“‘You shall love the Lord your God with all your heart, and with all your soul, and with all your mind.’ This is the greatest and first commandment. And a second is like it: ‘You shall love your neighbor as yourself.’ On these two commandments hang all the law and the prophets.” —Matthew 22:37-40
John Wesley’s guidance to the early Methodist Societies about how they were to live in the love of God and neighbor included the following:
First, by doing no harm, by avoiding evil in every kind.

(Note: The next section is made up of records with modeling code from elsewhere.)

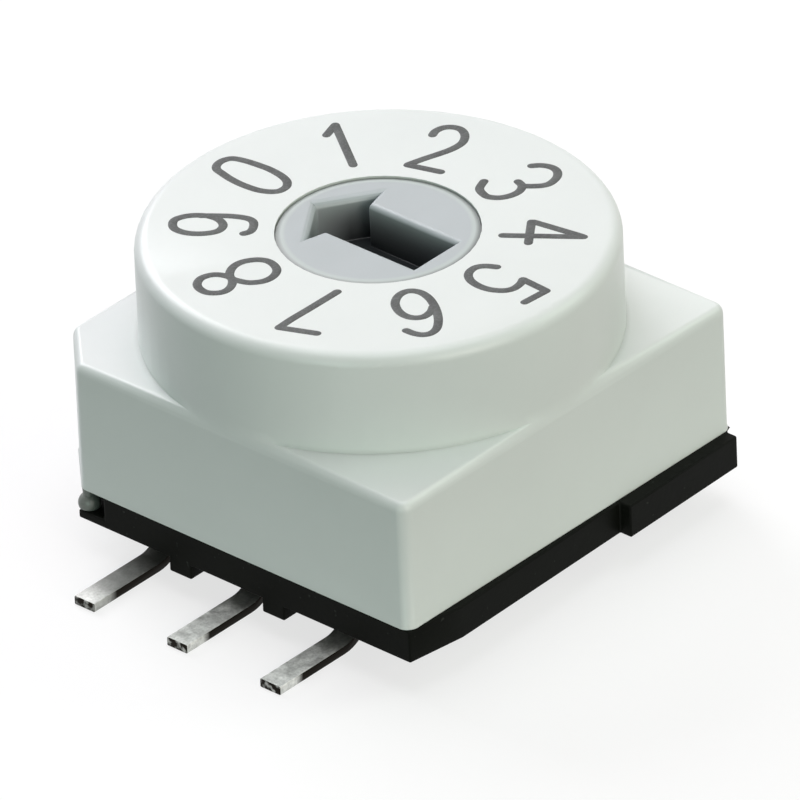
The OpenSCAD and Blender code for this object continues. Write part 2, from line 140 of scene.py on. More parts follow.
# matt white card: even, with a faint tooth; for the eye and for mirrors it also glows a little,
# so that it comes out white while the part's shadow stays on it
card, tree = blank("matt_white_card")
glow = add(tree, "ShaderNodeMath", {0: seen_directly(tree), 1: 0.72}, operation="MULTIPLY")
tooth = add(tree, "ShaderNodeTexNoise", {
    "Vector": add(tree, "ShaderNodeTexCoord").outputs["Object"], "Scale": 1 / (0.5 * mm),
})
relief = add(tree, "ShaderNodeBump", {"Height": tooth, "Distance": 0.004 * mm})
paper = add(tree, "ShaderNodeBsdfDiffuse", {"Color": linear("#949494"), "Normal": relief})
light = add(tree, "ShaderNodeEmission", {"Strength": glow})
both = add(tree, "ShaderNodeAddShader", {0: paper, 1: light})
add(tree, "ShaderNodeOutputMaterial", {"Surface": both})
half = 1500 * mm
sheet = bpy.data.meshes.new("table")
corners = [(-half, -half, 0), (half, -half, 0), (half, half, 0), (-half, half, 0)]
sheet.from_pydata(corners, [], [(0, 1, 2, 3)])
sheet.materials.append(card)
table = bpy.data.objects.new("table", sheet)
scene.collection.objects.link(table)

# the backdrop is white to the eye and adds next to nothing to the lamps' light
world = bpy.data.worlds.new("white_backdrop")
world.use_nodes = True
tree = world.node_tree
tree.nodes.clear()
strength = add(tree, "ShaderNodeMapRange", {
    "Value": seen_directly(tree), "To Min": 0.04, "To Max": 1.0,
})
sky = add(tree, "ShaderNodeBackground", {"Color": (1, 1, 1, 1), "Strength": strength})
add(tree, "ShaderNodeOutputWorld", {"Surface": sky})
scene.world = world

# each soft box: its place and its side in millimetres, its power in watts, and its tint
middle_of_part = Vector((0, 0, 3 * mm))
for name, place, side, power, tint in (
    ("soft_box_behind", (75, 70, 110), 120, 0.030, "#FFDDE8"),
    ("soft_box_back", (30, 120, 95), 90, 0.155, "#FBFAFF"),
    ("soft_box_above", (0, 0, 150), 120, 0.092, "#FAFBFF"),
    ("soft_box_right", (-25, -150, 60), 90, 0.087, "#FFF6EC"),
    ("soft_box_left", (-150, -60, 30), 80, 0.057, "#DEFFF0"),
    ("soft_box_front_right", (80, -68, 75), 50, 0.034, "#EDFFEA"),
):
    lamp = bpy.data.lights.new(name, "AREA")
    lamp.size = side * mm
    lamp.energy = power
    lamp.color = linear(tint)[:3]
    box = bpy.data.objects.new(name, lamp)
    box.location = Vector(place) * mm
    box.rotation_euler = (box.location - middle_of_part).to_track_quat("Z", "Y").to_euler()
    scene.collection.objects.link(box)


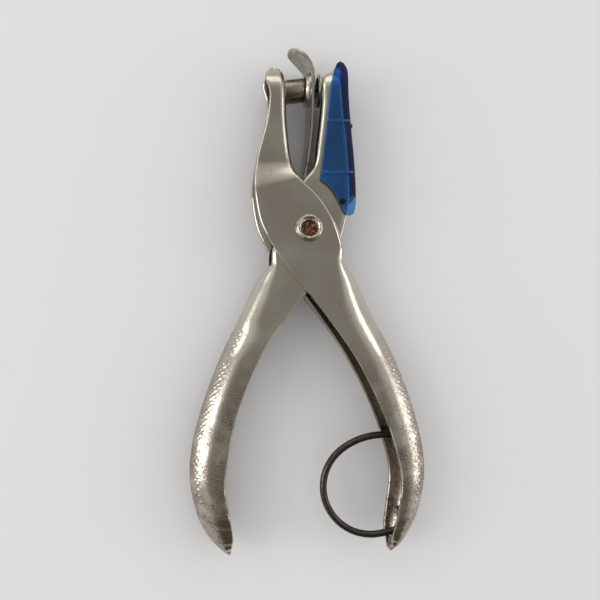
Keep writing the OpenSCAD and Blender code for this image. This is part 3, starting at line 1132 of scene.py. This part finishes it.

Second, by doing good, by being, in every kind, merciful after their power; as they have opportunity, doing good of every possible sort, and as far as is possible, to all men;—to their bodies, of the ability which God giveth, by giving food to the hungry, by clothing the naked, by visiting or helping them that are sick, or in prison;—to their souls, by instructing reproving, or exhorting all they have any intercourse with…. By running with patience the race that is set before them, “denying themselves, and taking up their cross daily”; submitting to bear the reproach of Christ, to be as the filth and offscouring of the world; and looking that men should “say all manner of evil of them falsely for the Lord’s sake.”
Third, by attending upon all the ordinances of God. Such are the public worship of God; the ministry of the Word, either read or expounded; the Supper of the Lord; family and private prayer; searching the Scriptures; and fasting, or abstinence.
—Wesley, John, “The Nature, Design, and General Rules of the United Societies,” § 4, 9:70, § 5, 9:72, and § 6, 9:73 in Works, 1739.